■ **Exercise prompt**: Print the whole listing exactly.

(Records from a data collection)
◇ ◇ ◇ ◇ ◇
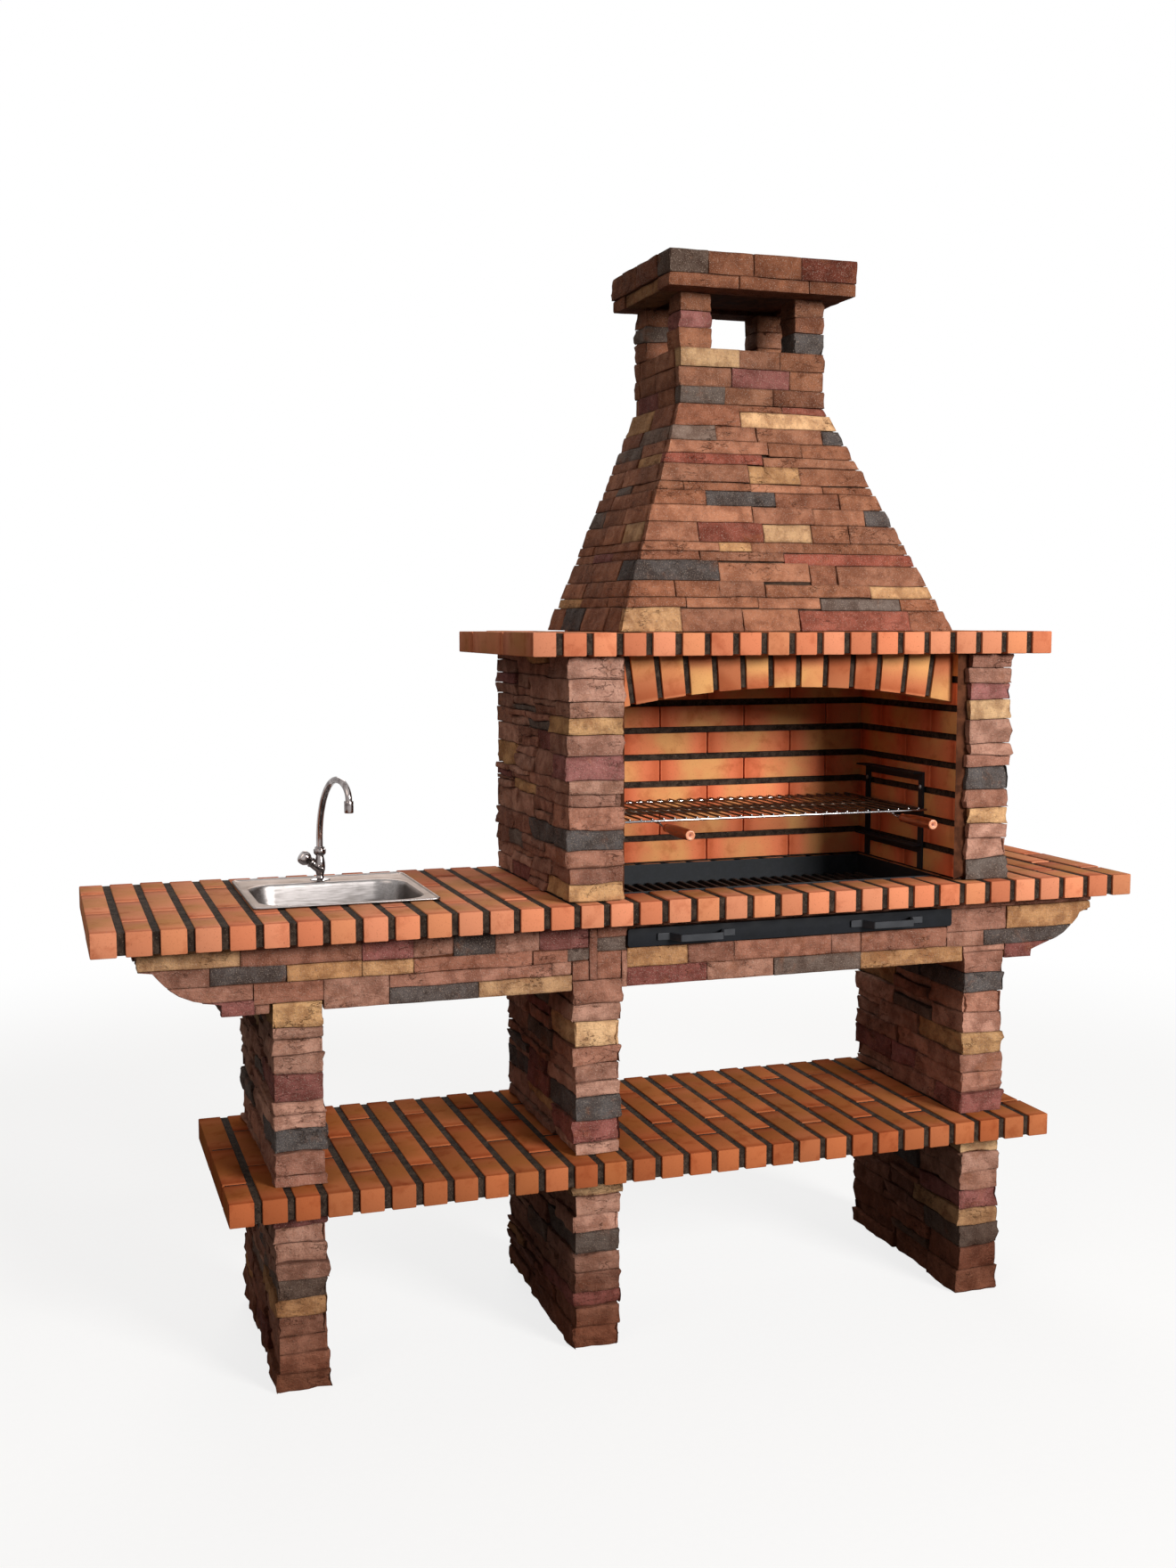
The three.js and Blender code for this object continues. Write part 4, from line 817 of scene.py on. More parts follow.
def makeWall(side, number):
    node = side + "_side_wall"
    low, high = nodeBox(node)
    inner = high.x - wallLip["width"] if side == "left" else low.x + wallLip["width"]
    x0, x1 = (low.x, inner) if side == "left" else (inner, high.x)
    letterRow, shares, accents = wallLooks[side]
    look = dict(rough, flats=(low.z, high.z))
    dice = random.Random(seeds["walls"] + number)
    bm = newTinted("stoneTint")

    def inLip(co):
        beyond = co.x > inner + 1 if side == "left" else co.x < inner - 1
        return beyond and abs(co.x - (low.x + high.x) / 2) > 10

    layCore(bm, node, (x0, x1, low.y, high.y, low.z, high.z), keep=inLip)
    for course, (z0, z1) in enumerate(courseHeights(low.z, high.z, shares)):
        splits = uneven(low.y, high.y, wallSpacing["length"], dice)
        for place, (y0, y1) in enumerate(splits):
            letter = letterRow[course]
            if place:
                letter = accents.get((course, place), pickLetter(dice, 0.04, 0.04, 0.05))
            bare = {side} | sidesWhere(front=place == 0, back=place == len(splits) - 1)
            if side == "left" and place == 0:
                layStone(bm, letter, x0, wallLip["edge"], y0, y1, z0, z1, bare | {"right"}, dice, look,
                         trim=trimToWall)
                continue
            if place == 0:
                bare |= {"left"}
            for a, b in splitBed(z0, z1, wallSpacing["split"] if place else 0.0, dice):
                layStone(bm, letter, x0, x1, y0, y1, a, b, bare, dice, look)
                letter = pickLetter(dice, 0.02, 0.02, 0.03)
    makePiece(bm, "stand", node, [splitStone, castStone], name=side + "FireboxWall")


def makeBackWall():
    low, high = nodeBox("back_wall")
    look = dict(rough, flats=(low.z, high.z))
    dice = random.Random(seeds["backWall"])
    bm = newTinted("stoneTint")
    layCore(bm, "back_wall", (low.x - coreInset, high.x + coreInset, low.y - coreInset, high.y,
                              low.z - coreInset, high.z))
    for z0, z1 in courseHeights(low.z, high.z, backWall["shares"]):
        for x0, x1 in uneven(low.x, high.x, backWall["length"], dice):
            layStone(bm, pickLetter(dice), x0, x1, high.y - backWall["depth"], high.y, z0, z1, {"back"}, dice,
                     look)
    makePiece(bm, "stand", "back_wall", [splitStone, castStone], name="fireboxBackWall")


makeWall("left", 1)
makeWall("right", 2)
makeBackWall()
print("firebox walls laid")


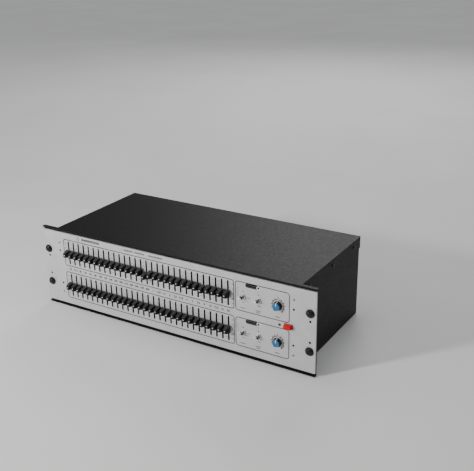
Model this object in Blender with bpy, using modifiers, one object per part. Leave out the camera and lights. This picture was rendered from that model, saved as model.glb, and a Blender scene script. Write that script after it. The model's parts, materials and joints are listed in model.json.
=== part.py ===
"""Rack-mount dual thirty-band graphic equalizer, three units high.

Front faces -Y, the viewer's right is +X, up is +Z. Lengths below are in
millimetres and are turned into metres by M where a mesh is made.
"""
import math

import bmesh
import bpy
from mathutils import Matrix, Vector

M = 0.001

# front panel
PANEL_W = 482.6
PANEL_H = 132.5
FASCIA_T = 2.5
FASCIA_INSET = 4.8
GAP = 0.3
EAR_HOLE_X = 8.75
EAR_HOLE_Y = (37.7, 94.85)
EAR_HOLE_W = 10.3
EAR_HOLE_H = 6.8

# chassis shell
PLATE_T = 2.0
LIP_H = 1.9
LIP_OUT = 0.6
SHEET = 1.5
BODY_HALF_W = 215.0
BODY_DEPTH = 205.0
BODY_BOTTOM = 0.0
WALL_TOP = 129.4
COVER_T = 1.2
COVER_FLANGE = 18.0

# faders
BANDS = ("25", "31", "40", "50", "63", "80", "100", "125", "160", "200",
         "250", "315", "400", "500", "630", "800", "1k", "1k25", "1k6", "2k",
         "2k5", "3k15", "4k", "5k", "6k3", "8k", "10k", "12k5", "16k", "20k")
FIRST_SLOT = 51.3
PITCH = 10.16
ROW_Y = (37.3, 93.2)
SLOT_W = 2.0
SLOT_L = 38.1
CAP_BACK = 1.95
CAP_FRONT = 11.8
CAP_BACK_W = 7.8
CAP_BACK_H = 11.6
CAP_FRONT_W = 5.6
CAP_FRONT_H = 5.9
BLADE_T = 1.2
BLADE_W = 4.0
BLADE_IN = 9.0
BAR_D0 = 3.2
BAR_D1 = 4.6
BAR_H = 3.0
LOWERED = {"800": 3.8, "8k": 1.7}

# slide pots and boards
POT_FRONT = 6.0
POT_BACK = 13.0
POT_W = 9.0
POT_L = 45.0
GROOVE_W = 2.6
GROOVE_L = 38.6
GROOVE_IN = 10.5
PCB_T = 1.6

# right-hand controls
TOGGLE_X = (370.0, 395.0)
KNOB_X = 425.3
CONTROL_Y = (37.7, 93.6)
LED_X = 394.9
LED_Y = (19.0, 74.8)
POWER_LED = (427.9, 65.9)
POWER_AT = (441.7, 65.2)
POWER_W = 12.8
POWER_H = 6.3
POWER_OUT = 6.0
TOGGLE_SWING = math.radians(14.0)
PIVOT_IN = -1.5
BUSH_OUT = 4.5

# rear panel
XLR_X = (71.3, 106.3, 141.3, 176.3)
XLR_Y = 66.5
XLR_R = 11.8
INLET_AT = (421.3, 66.5)
REAR_REACH = 207.8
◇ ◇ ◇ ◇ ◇
■ **Solution to the exercise**:
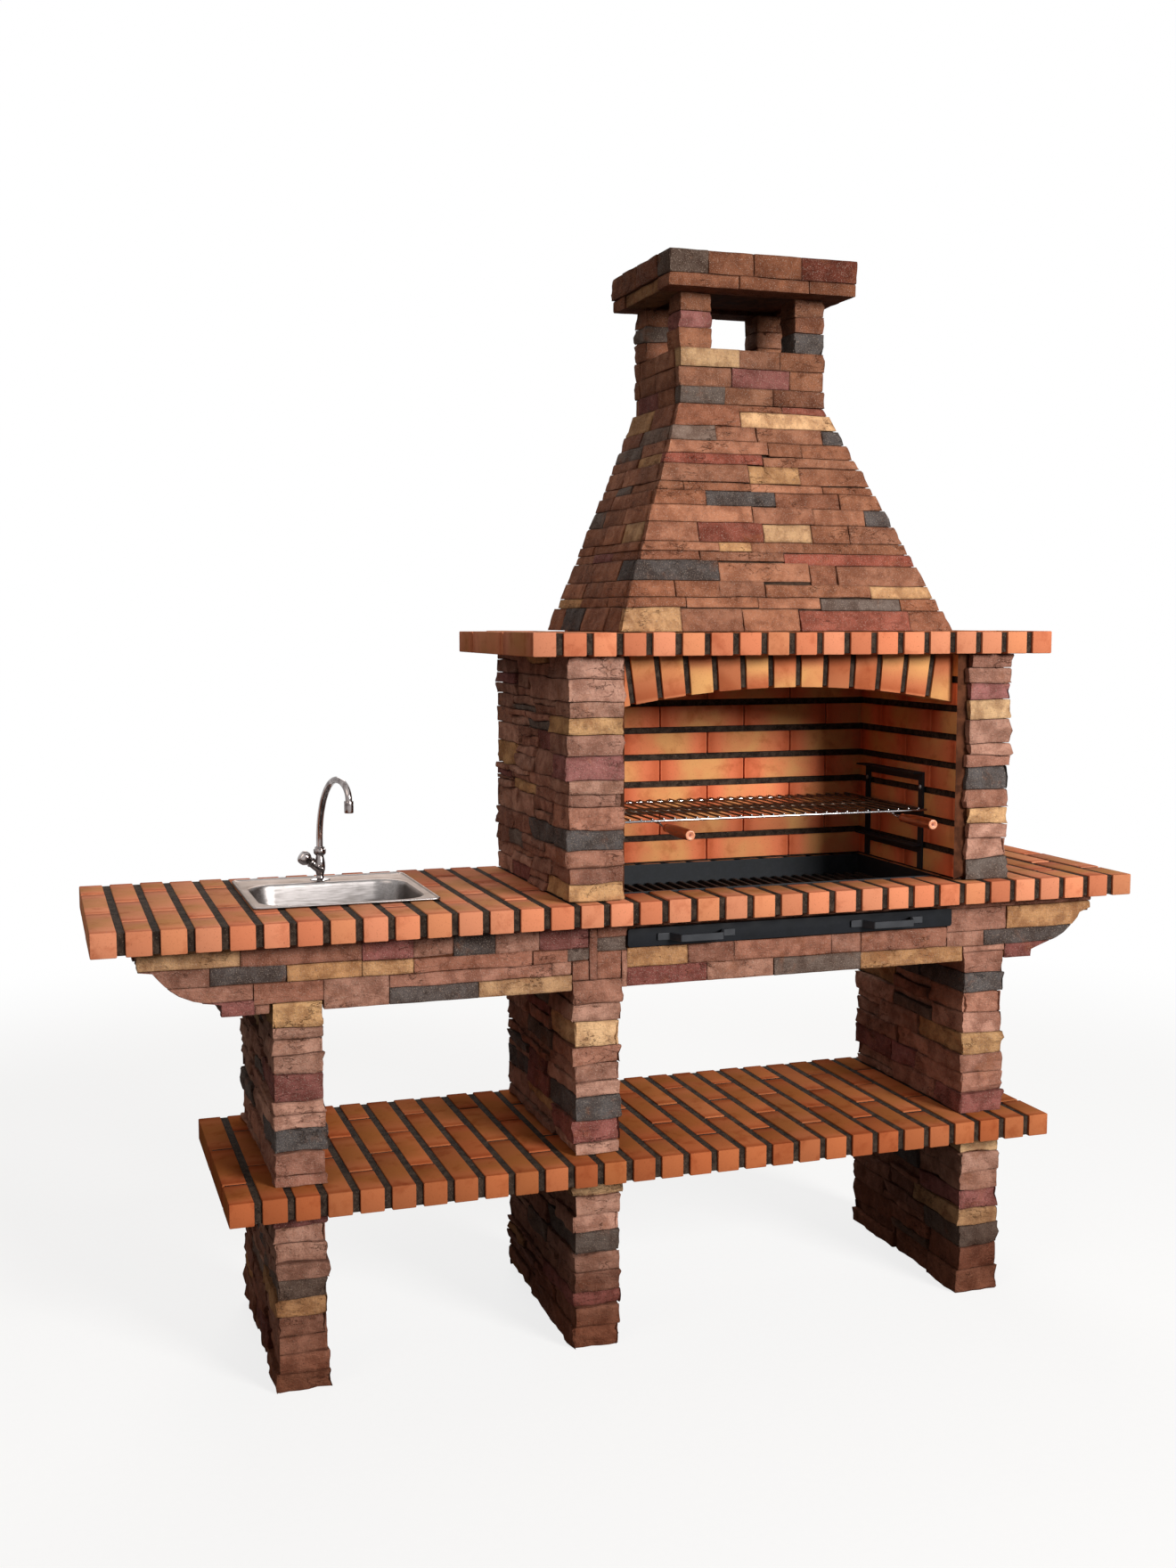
The three.js and Blender code for this object continues. Write part 4, from line 817 of scene.py on. More parts follow.
def makeWall(side, number):
    node = side + "_side_wall"
    low, high = nodeBox(node)
    inner = high.x - wallLip["width"] if side == "left" else low.x + wallLip["width"]
    x0, x1 = (low.x, inner) if side == "left" else (inner, high.x)
    letterRow, shares, accents = wallLooks[side]
    look = dict(rough, flats=(low.z, high.z))
    dice = random.Random(seeds["walls"] + number)
    bm = newTinted("stoneTint")

    def inLip(co):
        beyond = co.x > inner + 1 if side == "left" else co.x < inner - 1
        return beyond and abs(co.x - (low.x + high.x) / 2) > 10

    layCore(bm, node, (x0, x1, low.y, high.y, low.z, high.z), keep=inLip)
    for course, (z0, z1) in enumerate(courseHeights(low.z, high.z, shares)):
        splits = uneven(low.y, high.y, wallSpacing["length"], dice)
        for place, (y0, y1) in enumerate(splits):
            letter = letterRow[course]
            if place:
                letter = accents.get((course, place), pickLetter(dice, 0.04, 0.04, 0.05))
            bare = {side} | sidesWhere(front=place == 0, back=place == len(splits) - 1)
            if side == "left" and place == 0:
                layStone(bm, letter, x0, wallLip["edge"], y0, y1, z0, z1, bare | {"right"}, dice, look,
                         trim=trimToWall)
                continue
            if place == 0:
                bare |= {"left"}
            for a, b in splitBed(z0, z1, wallSpacing["split"] if place else 0.0, dice):
                layStone(bm, letter, x0, x1, y0, y1, a, b, bare, dice, look)
                letter = pickLetter(dice, 0.02, 0.02, 0.03)
    makePiece(bm, "stand", node, [splitStone, castStone], name=side + "FireboxWall")


def makeBackWall():
    low, high = nodeBox("back_wall")
    look = dict(rough, flats=(low.z, high.z))
    dice = random.Random(seeds["backWall"])
    bm = newTinted("stoneTint")
    layCore(bm, "back_wall", (low.x - coreInset, high.x + coreInset, low.y - coreInset, high.y,
                              low.z - coreInset, high.z))
    for z0, z1 in courseHeights(low.z, high.z, backWall["shares"]):
        for x0, x1 in uneven(low.x, high.x, backWall["length"], dice):
            layStone(bm, pickLetter(dice), x0, x1, high.y - backWall["depth"], high.y, z0, z1, {"back"}, dice,
                     look)
    makePiece(bm, "stand", "back_wall", [splitStone, castStone], name="fireboxBackWall")


makeWall("left", 1)
makeWall("right", 2)
makeBackWall()
print("firebox walls laid")


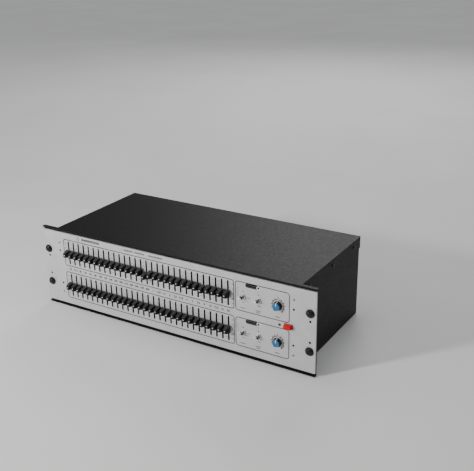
Model this object in Blender with bpy, using modifiers, one object per part. Leave out the camera and lights. This picture was rendered from that model, saved as model.glb, and a Blender scene script. Write that script after it. The model's parts, materials and joints are listed in model.json.
=== part.py ===
"""Rack-mount dual thirty-band graphic equalizer, three units high.

Front faces -Y, the viewer's right is +X, up is +Z. Lengths below are in
millimetres and are turned into metres by M where a mesh is made.
"""
import math

import bmesh
import bpy
from mathutils import Matrix, Vector

M = 0.001

# front panel
PANEL_W = 482.6
PANEL_H = 132.5
FASCIA_T = 2.5
FASCIA_INSET = 4.8
GAP = 0.3
EAR_HOLE_X = 8.75
EAR_HOLE_Y = (37.7, 94.85)
EAR_HOLE_W = 10.3
EAR_HOLE_H = 6.8

# chassis shell
PLATE_T = 2.0
LIP_H = 1.9
LIP_OUT = 0.6
SHEET = 1.5
BODY_HALF_W = 215.0
BODY_DEPTH = 205.0
BODY_BOTTOM = 0.0
WALL_TOP = 129.4
COVER_T = 1.2
COVER_FLANGE = 18.0

# faders
BANDS = ("25", "31", "40", "50", "63", "80", "100", "125", "160", "200",
         "250", "315", "400", "500", "630", "800", "1k", "1k25", "1k6", "2k",
         "2k5", "3k15", "4k", "5k", "6k3", "8k", "10k", "12k5", "16k", "20k")
FIRST_SLOT = 51.3
PITCH = 10.16
ROW_Y = (37.3, 93.2)
SLOT_W = 2.0
SLOT_L = 38.1
CAP_BACK = 1.95
CAP_FRONT = 11.8
CAP_BACK_W = 7.8
CAP_BACK_H = 11.6
CAP_FRONT_W = 5.6
CAP_FRONT_H = 5.9
BLADE_T = 1.2
BLADE_W = 4.0
BLADE_IN = 9.0
BAR_D0 = 3.2
BAR_D1 = 4.6
BAR_H = 3.0
LOWERED = {"800": 3.8, "8k": 1.7}

# slide pots and boards
POT_FRONT = 6.0
POT_BACK = 13.0
POT_W = 9.0
POT_L = 45.0
GROOVE_W = 2.6
GROOVE_L = 38.6
GROOVE_IN = 10.5
PCB_T = 1.6

# right-hand controls
TOGGLE_X = (370.0, 395.0)
KNOB_X = 425.3
CONTROL_Y = (37.7, 93.6)
LED_X = 394.9
LED_Y = (19.0, 74.8)
POWER_LED = (427.9, 65.9)
POWER_AT = (441.7, 65.2)
POWER_W = 12.8
POWER_H = 6.3
POWER_OUT = 6.0
TOGGLE_SWING = math.radians(14.0)
PIVOT_IN = -1.5
BUSH_OUT = 4.5

# rear panel
XLR_X = (71.3, 106.3, 141.3, 176.3)
XLR_Y = 66.5
XLR_R = 11.8
INLET_AT = (421.3, 66.5)
REAR_REACH = 207.8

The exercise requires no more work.